History
Moshiri Station (number T24) is on the JR Hokkaido Nemuro Main Line in Akabira, Hokkaido. It opened on 28 December 1918 as a freight-only station of the Railway Board, on the same day that the Mojiri coal-mine spur entered trial operation — the station was funded by the Ōkura-Gumi-derived Ōkura Mining Co. to ship coal from the Mojiri mine — and was promoted to a full passenger station on 15 July 1926. Akabira, in the central Sorachi area of the Sorachi Subprefecture, was once a major coal-mining centre with a 1960 peak population of 59,430; per the city's Wikipedia article the decline of the coal industry has cut that figure sharply, and Akabira has been rebuilding its economy around tourism that makes use of its preserved zuri-yama waste mounds and pithead structures as coal-mining heritage.

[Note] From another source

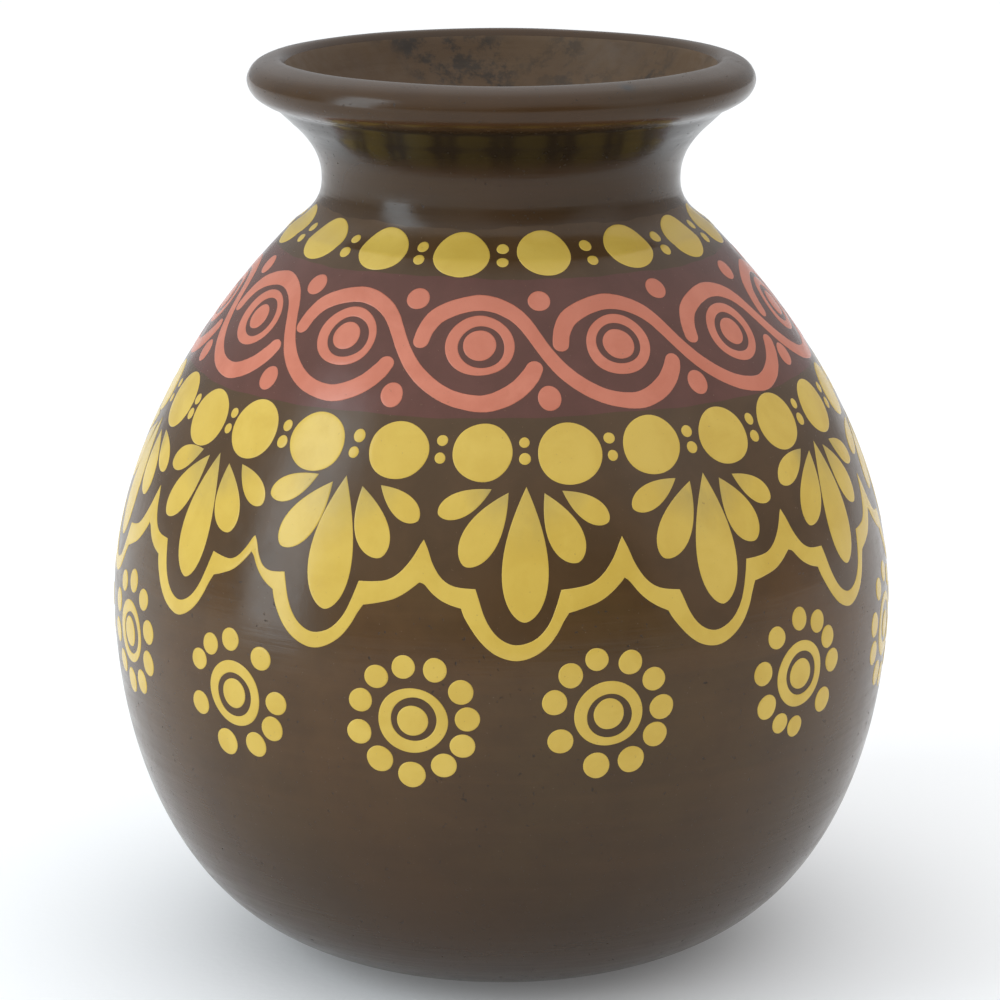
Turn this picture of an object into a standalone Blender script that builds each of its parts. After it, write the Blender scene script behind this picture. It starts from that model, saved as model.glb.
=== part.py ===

History summarized from Japanese & English Wikipedia · last reviewed 2026-05-25.
Notes
A grim chapter in the city's railway history is recorded in the Akabira article: on 1 November 1955 a gas explosion at the Mojiri coal-mine — the same colliery the station had been built to serve — killed 71 workers, and another gas explosion at the Yūbetsu Mojiri mine on 2 April 1969 killed 19 and triggered the mine's eventual closure.